■ Information shown ■
══════

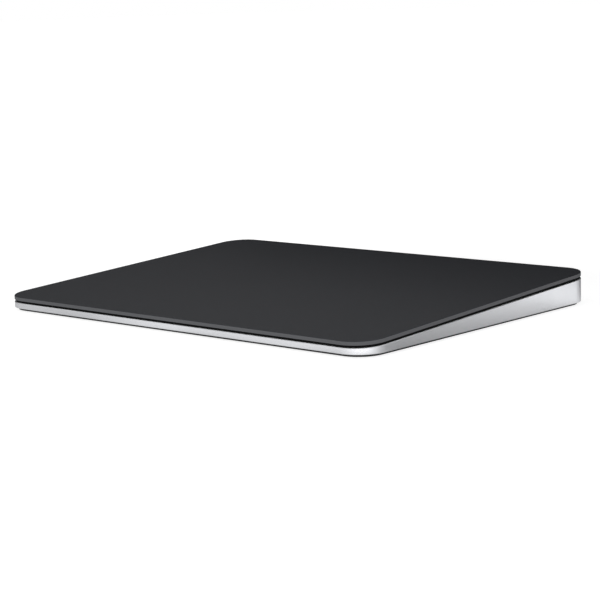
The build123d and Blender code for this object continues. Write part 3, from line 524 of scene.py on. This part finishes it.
# %% [markdown]
# ## Strengths of the light
# The photograph has a plain white ground. Here the sky is plain white as well,
# so a colour renders about as it is written. White alone would wash the part
# out, so it stands between cards, as it would in a studio: dark ones behind
# it, which the glass mirrors, and soft-edged ones on the floor, which the
# metal mirrors as bands.
#
# Painting the bands into the metal would match this one picture too, but they
# would be wrong in every other. Each card was rendered alone, and the
# strengths were then solved so that the greys on the metal agree. A few cards
# were moved by trial after that. Those at the left and the rear light the
# sides that the picture doesn't show.

# %% Cards and strengths
SKY_WHITE = 1.0
FLOOR_GLOW, FAR_GLOW = 0.83, 1.0       # round the part and further off
GLOW_NEAR, GLOW_FAR = 104.0, 165.0     # mm from the middle, where the glow rises
FLOOR_PAINT, FLOOR_BOUNCE = "#989898", "#d4d4d4"
FLOOR_DROP = 0.01                      # mm, so that the feet and the floor never share a face
CARD_RISE = 0.1                        # mm over the ground
CARD_FULL, CARD_GONE = 350.0, 750.0    # mm from the middle, where the cards fade into the floor
PATCH_FULL, PATCH_GONE = 0.3, 1.5      # half widths, where a card's light starts to fall and ends
GROUND_CARDS = [
    # name, x and y of the middle in mm, half width in mm, strength
    ("all_round", 0, 0, 4000, 0.26),
    ("corner", 115, -92, 42, 3.8),
    ("right_middle", 112, 0, 36, 0.26),
    ("right_far", 112, 45, 36, 0.6),
    ("right_end", 120, 76, 30, 1.3),
    ("right_tip", 89, 56, 12, 0.45),
    ("front_right", 45, -90, 36, 1.13),
    ("front_middle", -10, -90, 36, 1.14),
    ("front_left", -70, -90, 40, 0.63),
    ("rear_left", -65, 112, 45, 1.7),
    ("rear_right", 5, 114, 40, 1.9),
    ("left", -122, 0, 55, 1.1),
]
UPRIGHT_CARDS = [
    # name, place in mm, aimed at in mm, width and height in mm
    ("behind_left", (-390, 150, 105), (0, 0, 60), (440, 250)),
    ("behind_right", (-130, 400, 130), (0, 0, 60), (420, 340)),
    ("behind_far_right", (110, 430, 100), (70, 60, 10), (330, 260)),
    ("over_far_edge", (12, 124, 66), (2, 35, 8), (330, 92)),
]
print(len(GROUND_CARDS), "cards on the floor and", len(UPRIGHT_CARDS), "upright ones")

# %% [markdown]
# ## One helper for floor and cards
# The floor and every card are plain rectangles, as they would be in a studio:
# a painted board and sheets of foam. Four points and one face are enough.
# Adding a plane from the menu gives the same, but it depends on what is
# selected and where the cursor stands.

# %% A flat card
def flat_card(name, width, depth, material):
    """A rectangle in the ground plane, centred on the origin."""
    x, y = width / 2, depth / 2
    mesh = bpy.data.meshes.new(name)
    mesh.from_pydata([(-x, -y, 0), (x, -y, 0), (x, y, 0), (-x, y, 0)], [], [(0, 1, 2, 3)])
    mesh.materials.append(material)
    card = bpy.data.objects.new(name, mesh)
    bpy.context.scene.collection.objects.link(card)
    return card


print("each card has 4 points and 1 face")

# %% [markdown]
# ## The floor
# Pale paint lit by a white sky comes out light grey, never pure white. More
# light would fix the floor and burn out the metal, so the paint glows a
# little instead, just enough to reach white where nothing shades it. Under
# the part the sky is hidden, and a faint shadow is left. Further off the glow
# rises to full, or the floor would show the shade of the cards as well.
#
# The eye and every mirror see that glow. Soft light bounced off the floor
# comes from the plain paint, or the glow would light the part from below.

# %% Floor
FLOOR_SIDE = 24.0    # m, wide enough to reach the horizon of the picture
FLOOR_ROUGH = 0.9


def floor_material():
    """Glowing white for the eye and for mirrors, plain paint for soft light."""
    material, tree, output = blank("floor_white")
    place = add(tree, "ShaderNodeTexCoord").outputs["Object"]
    away = add(tree, "ShaderNodeVectorMath", {0: place}, operation="LENGTH")
    glow = add(tree, "ShaderNodeMapRange",
               {"Value": away.outputs["Value"],
                "From Min": GLOW_NEAR * MM, "From Max": GLOW_FAR * MM,
                "To Min": FLOOR_GLOW, "To Max": FAR_GLOW}, interpolation_type="SMOOTHSTEP")
    white = add(tree, "ShaderNodeBsdfPrincipled",
                {"Base Color": linear(FLOOR_PAINT), "Roughness": FLOOR_ROUGH,
                 "Specular IOR Level": 0.0, "Emission Color": (1, 1, 1, 1),
                 "Emission Strength": glow.outputs[0]})
    paint = add(tree, "ShaderNodeBsdfDiffuse", {"Color": linear(FLOOR_BOUNCE)})
    path = add(tree, "ShaderNodeLightPath").outputs
    direct = add(tree, "ShaderNodeMath", {0: path["Is Camera Ray"], 1: path["Is Glossy Ray"]},
                 operation="MAXIMUM")
    seen = add(tree, "ShaderNodeMath", {0: direct.outputs[0], 1: path["Is Transmission Ray"]},
               operation="MAXIMUM")
    mix = add(tree, "ShaderNodeMixShader",
              {0: seen.outputs[0], 1: paint.outputs[0], 2: white.outputs[0]})
    tree.links.new(mix.outputs[0], output.inputs[0])
    return material


floor = flat_card("floor", FLOOR_SIDE, FLOOR_SIDE, floor_material())
floor.location.z = -FLOOR_DROP * MM
print("floor", FLOOR_SIDE, "m wide")

# %% [markdown]
# ## Cards on the floor
# Each card is a round patch of light with a soft edge, so no border shows in
# the metal. They are all drawn on one thin sheet, as a sum of patches, which
# fades to clear far from the part. Separate lamps would do the same work but
# would each throw a highlight of their own on the glass.
#
# Only mirrors see the sheet, as they would see a card just outside the
# picture. The eye and soft light pass through it, and it throws no shadow.

# %% Ground cards
def ground_card_material():
    """The sum of all patches, each of them its strength times a smooth step down.

    The step goes from 1 at PATCH_FULL half widths from the middle of the
    patch to 0 at PATCH_GONE half widths.
    """
    material, tree, output = blank("ground_cards")
    place = add(tree, "ShaderNodeTexCoord").outputs["Object"]
    total = 0.0
    for _, x, y, reach, strength in GROUND_CARDS:
        away = add(tree, "ShaderNodeVectorMath", {0: place, 1: (x * MM, y * MM, 0)},
                   operation="DISTANCE")
        patch = add(tree, "ShaderNodeMapRange",
                    {"Value": away.outputs["Value"], "From Min": PATCH_GONE * reach * MM,
                     "From Max": PATCH_FULL * reach * MM}, interpolation_type="SMOOTHSTEP")
        total = add(tree, "ShaderNodeMath", {0: patch.outputs[0], 1: strength, 2: total},
                    operation="MULTIPLY_ADD").outputs[0]
    light = add(tree, "ShaderNodeEmission", {"Color": (1, 1, 1, 1), "Strength": total})
    middle = add(tree, "ShaderNodeVectorMath", {0: place}, operation="LENGTH")
    near = add(tree, "ShaderNodeMapRange",
               {"Value": middle.outputs["Value"], "From Min": CARD_GONE * MM,
                "From Max": CARD_FULL * MM}, interpolation_type="SMOOTHSTEP")
    clear = add(tree, "ShaderNodeBsdfTransparent")
    mix = add(tree, "ShaderNodeMixShader",
              {0: near.outputs[0], 1: clear.outputs[0], 2: light.outputs[0]})
    tree.links.new(mix.outputs[0], output.inputs[0])
    return material


SHEET_SIDE = 2 * CARD_GONE * MM
ground = flat_card("ground_cards", SHEET_SIDE, SHEET_SIDE, ground_card_material())
ground.location.z = CARD_RISE * MM
ground.visible_camera = ground.visible_diffuse = ground.visible_shadow = False
print("brightest card:", max(GROUND_CARDS, key=lambda card: card[4])[0])

# %% [markdown]
# ## Sky and upright cards
# A white sky lights everything evenly, like a tent of cloth. Seen at a low
# angle, even etched glass mirrors what stands behind it, so dark cards stand
# there and keep the top dark. They are real cards that also shade the part,
# and only the camera looks through them.

# %% Sky and dark cards
FELT = "#101010"


def white_sky():
    """One even white in every direction."""
    world = bpy.data.worlds.new("studio")
    bpy.context.scene.world = world
    world.use_nodes = True
    tree = world.node_tree
    tree.nodes.clear()
    light = add(tree, "ShaderNodeBackground", {"Color": (1, 1, 1, 1), "Strength": SKY_WHITE})
    tree.links.new(light.outputs[0], tree.nodes.new("ShaderNodeOutputWorld").inputs[0])


def upright_card(name, place, aim, size, material):
    """A dark card out of the camera's sight that faces the part."""
    card = flat_card(name, size[0] * MM, size[1] * MM, material)
    back = (Vector(place) - Vector(aim)).normalized()
    turn = back.to_track_quat("Z", "Y").to_matrix().to_4x4()
    card.matrix_world = Matrix.Translation(Vector(place) * MM) @ turn
    card.visible_camera = False
    return card


white_sky()
felt, felt_tree, felt_output = blank("black_felt")
cloth = add(felt_tree, "ShaderNodeBsdfDiffuse", {"Color": linear(FELT)})
felt_tree.links.new(cloth.outputs[0], felt_output.inputs[0])
[upright_card(*card, felt) for card in UPRIGHT_CARDS]
print("dark cards:", [card[0] for card in UPRIGHT_CARDS])

# %% [markdown]
# ## The camera
# The viewpoint was worked out from the straight edges in the photograph. Where
# parallel edges seem to meet tells the direction, and how fast they close in
# tells the distance: 0.58 m away, 42 degrees round from the front and 9
# degrees up. Setting it by eye would leave the wedge a little off, and the
# wedge is most of what makes this shape.

# %% Camera
CAMERA_SPOT = Vector((0.39975, -0.43343, 0.09990))
CAMERA_AIM = Vector((0.01415, -0.01167, 0.0050))
CAMERA_ROLL = math.radians(-1.83)
CAMERA_LENS, FILM_WIDTH = 107.77, 36.0   # mm
NEAREST, FURTHEST = 0.01, 100.0          # m, what the camera draws


def photo_camera():
    """Looks from the spot to the aim, rolled about the line of sight."""
    back = (CAMERA_SPOT - CAMERA_AIM).normalized()
    right = Vector((0, 0, 1)).cross(back).normalized()
    over = back.cross(right)
    c, s = math.cos(CAMERA_ROLL), math.sin(CAMERA_ROLL)
    across, upward = right * c + over * s, over * c - right * s
    data = bpy.data.cameras.new("photo_camera")
    data.lens = CAMERA_LENS
    data.sensor_width = FILM_WIDTH
    data.clip_start, data.clip_end = NEAREST, FURTHEST
    camera = bpy.data.objects.new("photo_camera", data)
    bpy.context.scene.collection.objects.link(camera)
    turn = Matrix((across, upward, back)).transposed().to_4x4()
    camera.matrix_world = Matrix.Translation(CAMERA_SPOT) @ turn
    bpy.context.scene.camera = camera


photo_camera()
bpy.context.scene.view_settings.view_transform = "Standard"
print("camera", round((CAMERA_SPOT - CAMERA_AIM).length, 3), "m from its aim")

══════

■ Your objective ■
Restate the listing exactly, starting at its first line and ending at the line where "# sides that the picture doesn't show." occurs; include both and no other lines.

■ Task solution ■
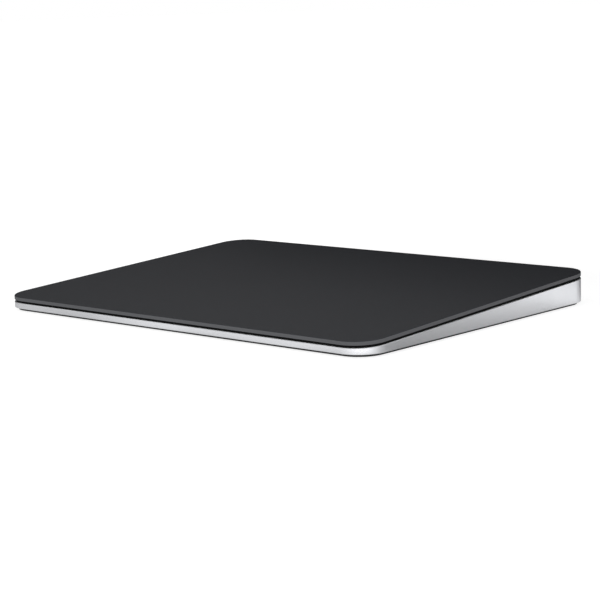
The build123d and Blender code for this object continues. Write part 3, from line 524 of scene.py on. This part finishes it.
# %% [markdown]
# ## Strengths of the light
# The photograph has a plain white ground. Here the sky is plain white as well,
# so a colour renders about as it is written. White alone would wash the part
# out, so it stands between cards, as it would in a studio: dark ones behind
# it, which the glass mirrors, and soft-edged ones on the floor, which the
# metal mirrors as bands.
#
# Painting the bands into the metal would match this one picture too, but they
# would be wrong in every other. Each card was rendered alone, and the
# strengths were then solved so that the greys on the metal agree. A few cards
# were moved by trial after that. Those at the left and the rear light the
# sides that the picture doesn't show.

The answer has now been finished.